Concerns about the security of the US voting system have been heightened after the recent hacking of the Democratic National Committee, the Democratic Congressional Campaign Committee, and some high-profile Democratic politicians. The DNC, along with several US government officials and security research firms, have fingered Russian intelligence as responsible for the hacks of Democratic targets. Add to that the recent revelation that state election databases in Arizona and Illinois had been hacked, although the degree of success in each attack, and the ultimate purpose, remains unclear. Even though the Russian government has denied being involved, Democrats within Congress have called on the Obama administration to publicly accuse Russia of trying to interfere with US elections.

None of the witnesses—Dr. Charles Romine of the National Institute of Standards and Technology, Louisiana Secretary of State Tom Schedler, David Becker of the Center for Election Innovation and Research, and Dr. Dan Wallach of the Baker Institute for Public Policy at Rice University—suggested Russians were attempting to hack election infrastructure, only that they, too, had received this information specific to the DNC and the DCCC from press accounts.

“The nature of the threat is that they don’t want you to see them there,” said Wallach. “So we can’t assume that if we haven’t seen them that they’re absent. What we do know is that we’ve established motive. The attack on the DNC’s email server is motive—it shows that they did it for explicit partisan purposes.”

Rep. Zoe Lofgren (D-Calif.) said the Russians’ goal might not necessarily be to manipulate vote counts or tamper with voter registration databases, but to create chaos in the system and undermine confidence. “The focus of this hearing is on the voting systems, but really the question is about the election,” she said. “It’s pretty clear that the Russians have attacked, have engaged, in a cyberattack on the DNC and the DCCC.”

For Rep. Dana Rohrbacher (R-Calif.), Russian involvement in trying to hack or access actual election systems around the country lacked any evidence. “We have seen article after article after article about how Russia is compromising the integrity of our election system, and Mr. Chairman, the panelists are just saying that is false,” Rohrbacher said. “We want our country to be safe, but we also don’t want to just continually vilify Russia and turning them into the bad guys. If we’re going to have integrity of our system, I think we have to look at home for real threats to the integrity of our voting system.”

Lofgren disagreed. “To downplay the role that the Russians have had in this is a huge mistake, when you take a look at what they did to the DNC and the DCCC,” Lofgren said, urging members to avoid making the discussion about hacking partisan. “If you attack one of the major parties, somehow that’s okay if it could be to your advantage,” she said. “I like to think if the Russians had attacked the Republican National Committee, Democrats would be as outraged as Republicans. It’s an attack on America. It’s not an attack on a party.”

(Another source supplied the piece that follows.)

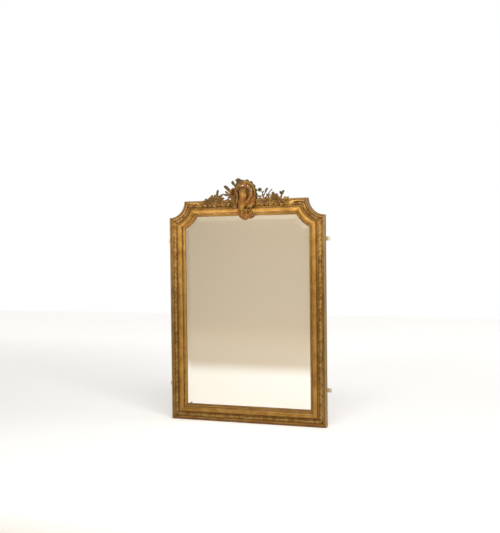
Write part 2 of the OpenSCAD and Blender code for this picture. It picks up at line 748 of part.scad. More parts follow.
// Stem of a spray, then its flowers, then the leaves that stand up from it and hang below it
module left_spray_form() {
    stroke([[-88, 6, -20, 8], [-130, 6, -22, 7], [-180, 6, -22, 8], [-236, 6, -22, 7], [-284, 4, -20, 5]]);
    for (p = [[-214, 13, 2, 23], [-182, 14, -4, 21], [-152, 13, 2, 18], [-245, 11, -8, 17], [-122, 12, -14, 16]])
        flower(p, p[3]);
    for (p = [
        [-276, -20, -302, -4, 16], [-270, -18, -267, 12, 17], [-252, -8, -243, 24, 18], [-238, -4, -224, 37, 20],
        [-212, 6, -206, 42, 19], [-196, 2, -188, 35, 18], [-184, -2, -171, 65, 18], [-168, 0, -146, 41, 20],
        [-152, 2, -128, 20, 18], [-122, -10, -100, 8, 20], [-268, -22, -288, -36, 16], [-244, -24, -258, -42, 18],
        [-216, -24, -226, -43, 19], [-188, -24, -194, -43, 19], [-160, -24, -162, -43, 19],
        [-132, -24, -130, -43, 19], [-104, -22, -96, -42, 19]])
        leaf([p[0], 8, p[1]], [p[2], p[3] < -30 ? 5 : 8, p[3]], p[4]);
}

module right_spray_form() {
    stroke([[86, 6, -22, 8], [132, 6, -25, 7], [180, 6, -22, 8], [236, 6, -22, 7], [276, 4, -18, 5]]);
    // Ball flower, tall leaf, tendril and bud, each on its own stalk
    stroke([[96, 9, -16, 4], [97, 10, 18, 2.6], [101, 10, 46, 2.2]]);
    ball([101, 10, 57, 13], 12);
    stroke([[118, 9, -18, 4], [124, 10, 8, 2.6], [136, 10, 40, 2.2]]);
    stroke([[134, 9, -18, 4], [150, 10, 14, 2.6], [166, 10, 40, 2.2], [175, 10, 56, 2.2]]);
    stroke([[224, 9, -16, 4], [232, 10, 10, 3], [238, 10, 26, 3.6]]);
    ball([240, 10, 36, 8], 10);
    for (p = [[182, 14, 6, 25], [146, 12, -10, 19], [215, 13, -8, 20], [116, 11, -12, 17]])
        flower(p, p[3], p[3] > 22 ? 6 : 5);
    for (p = [
        [134, 34, 147, 65, 17], [124, 6, 112, 26, 14], [148, 10, 168, 22, 15], [176, 12, 181, 36, 20],
        [240, 30, 251, 46, 12], [200, 0, 214, 22, 18], [246, -20, 262, 14, 18], [262, -14, 280, 7, 17],
        [268, -18, 302, -10, 16], [260, -20, 282, -36, 16], [234, -24, 246, -43, 18], [206, -24, 212, -43, 19],
        [178, -24, 182, -43, 19], [150, -24, 152, -43, 19], [122, -24, 122, -43, 19], [96, -22, 90, -42, 17],
        [104, -14, 90, 10, 18]])
        leaf([p[0], 8, p[1]], [p[2], p[3] < -30 ? 5 : 8, p[3]], p[4]);
}

module cartouche() color(bright_gilt) difference() {
    cartouche_form();
    seat();
}

module cartouche_rim() color(gilt) difference() {
    cartouche_rim_form();
    cartouche_form();
    seat();
}

module left_scroll() color(gilt) difference() {
    left_scroll_form();
    cartouche_form();
    seat();
}

module pendant() color(bright_gilt) difference() {
    pendant_form();
    cartouche_form();
    cartouche_rim_form();
    seat();
}

module acanthus_leaves() color(dusty_gilt) difference() {
    acanthus_form();
    cartouche_form();
    left_scroll_form();
    seat();
}

module finial_leaves() color(dusty_gilt) difference() {
    finial_form();
    cartouche_form();
    cartouche_rim_form();
    seat();
}

module left_spray() color(dusty_gilt) difference() {
    scale([spray_k, 1, 1]) left_spray_form();
    acanthus_form();
    left_scroll_form();
    seat();
}

module right_spray() color(dusty_gilt) difference() {
    scale([spray_k, 1, 1]) right_spray_form();
    cartouche_form();
    cartouche_rim_form();
    seat();
}

left_stile();
right_stile();
top_rail();
bottom_rail();
left_corner_block();
right_corner_block();
corner_keys();
left_moulding();
right_moulding();
top_moulding();
bottom_moulding();
left_corner_moulding();
right_corner_moulding();
left_leaf_strip();
right_leaf_strip();
bottom_leaf_strip();
top_left_leaf_strip();
top_right_leaf_strip();
left_corner_leaf_strip();
right_corner_leaf_strip();
left_sight_bead();
right_sight_bead();
top_sight_bead();
bottom_sight_bead();
left_corner_sight_bead();
right_corner_sight_bead();
mirror_plate();
glazing_blocks();
backboard(1);  // backboard_1
backboard(2);  // backboard_2
backboard(3);  // backboard_3
backboard(4);  // backboard_4
backboard(5);  // backboard_5
backboard(6);  // backboard_6
backboard_nails();
lower_left_wall_plate();
lower_right_wall_plate();
upper_left_wall_plate();
upper_right_wall_plate();
wall_plate_screws();
crest_block();
left_crest_strap();
right_crest_strap();
crest_strap_screws();
cartouche();
cartouche_rim();
left_scroll();
pendant();
acanthus_leaves();
finial_leaves();
left_spray();
right_spray();
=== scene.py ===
"""Looks of a gilt overmantel mirror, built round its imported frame.

x runs across the frame from its middle, z up from its foot, and y = 0 is the wall, in metres.
Ornament is worked in millimetres and turned to metres when its mesh is made. A section is drawn
with w, the distance in from the frame's outer edge, and h, the height off the wall.
"""

from __future__ import annotations

import json
import logging
import math
from dataclasses import dataclass
from enum import Enum
from functools import partial
from typing import Any, Callable, Iterable, Sequence

import bpy
import numpy as np
import openvdb
from mathutils import Matrix, Vector

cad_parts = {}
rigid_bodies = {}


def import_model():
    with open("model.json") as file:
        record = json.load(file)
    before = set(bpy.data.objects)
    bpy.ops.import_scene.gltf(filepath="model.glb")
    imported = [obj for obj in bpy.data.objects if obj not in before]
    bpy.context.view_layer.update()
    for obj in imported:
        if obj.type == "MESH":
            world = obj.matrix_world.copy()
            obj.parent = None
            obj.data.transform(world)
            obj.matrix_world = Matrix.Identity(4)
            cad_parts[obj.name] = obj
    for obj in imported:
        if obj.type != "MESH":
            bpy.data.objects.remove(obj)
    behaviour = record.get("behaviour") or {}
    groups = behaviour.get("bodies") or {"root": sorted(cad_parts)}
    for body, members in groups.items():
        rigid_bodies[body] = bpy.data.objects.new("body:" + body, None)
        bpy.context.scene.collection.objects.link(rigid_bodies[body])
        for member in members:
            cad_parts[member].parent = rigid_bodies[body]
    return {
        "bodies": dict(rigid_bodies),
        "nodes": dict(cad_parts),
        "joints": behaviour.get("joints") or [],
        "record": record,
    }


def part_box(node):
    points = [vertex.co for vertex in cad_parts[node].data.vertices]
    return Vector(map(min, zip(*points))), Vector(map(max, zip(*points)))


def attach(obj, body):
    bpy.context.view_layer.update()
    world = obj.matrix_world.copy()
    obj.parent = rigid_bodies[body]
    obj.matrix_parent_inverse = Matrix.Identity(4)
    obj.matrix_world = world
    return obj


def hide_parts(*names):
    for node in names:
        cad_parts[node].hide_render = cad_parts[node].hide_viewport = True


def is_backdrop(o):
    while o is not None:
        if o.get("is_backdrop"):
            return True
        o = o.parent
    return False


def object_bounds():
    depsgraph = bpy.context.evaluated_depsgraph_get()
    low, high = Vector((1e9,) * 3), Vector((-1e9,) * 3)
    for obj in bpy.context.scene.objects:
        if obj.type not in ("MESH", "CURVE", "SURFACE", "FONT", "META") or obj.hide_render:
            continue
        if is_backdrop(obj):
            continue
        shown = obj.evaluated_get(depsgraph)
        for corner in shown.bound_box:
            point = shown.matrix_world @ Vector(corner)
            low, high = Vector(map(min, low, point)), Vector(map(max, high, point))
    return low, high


log = logging.getLogger("overmantel")
MM = 0.001
# How much wider and deeper the broad hollows are than the fine ones; both are darkened as painted shade, with
# the toning that lies in them.
BROADER, DEEPER = 9, 5
Array = np.ndarray
Point = Sequence[float]


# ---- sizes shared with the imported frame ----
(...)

The hearing came the same day that Guccifer 2.0, the hacker or hackers who have publicly taken credit for the hack of the DNC, issued a rambling statement about information security at a London cybersecurity conference where he was supposed to appear (he didn’t), according to Motherboard. Guccifer did release roughly 600 megabytes of documents containing information about DNC fundraising efforts and other Democratic planning documents at the conference, according to Politico.*

Correction: An earlier version of this article incorrectly stated that the documents released today by the hacker Guccifer 2.0 came from a Democratic contracting firm. We regret the error.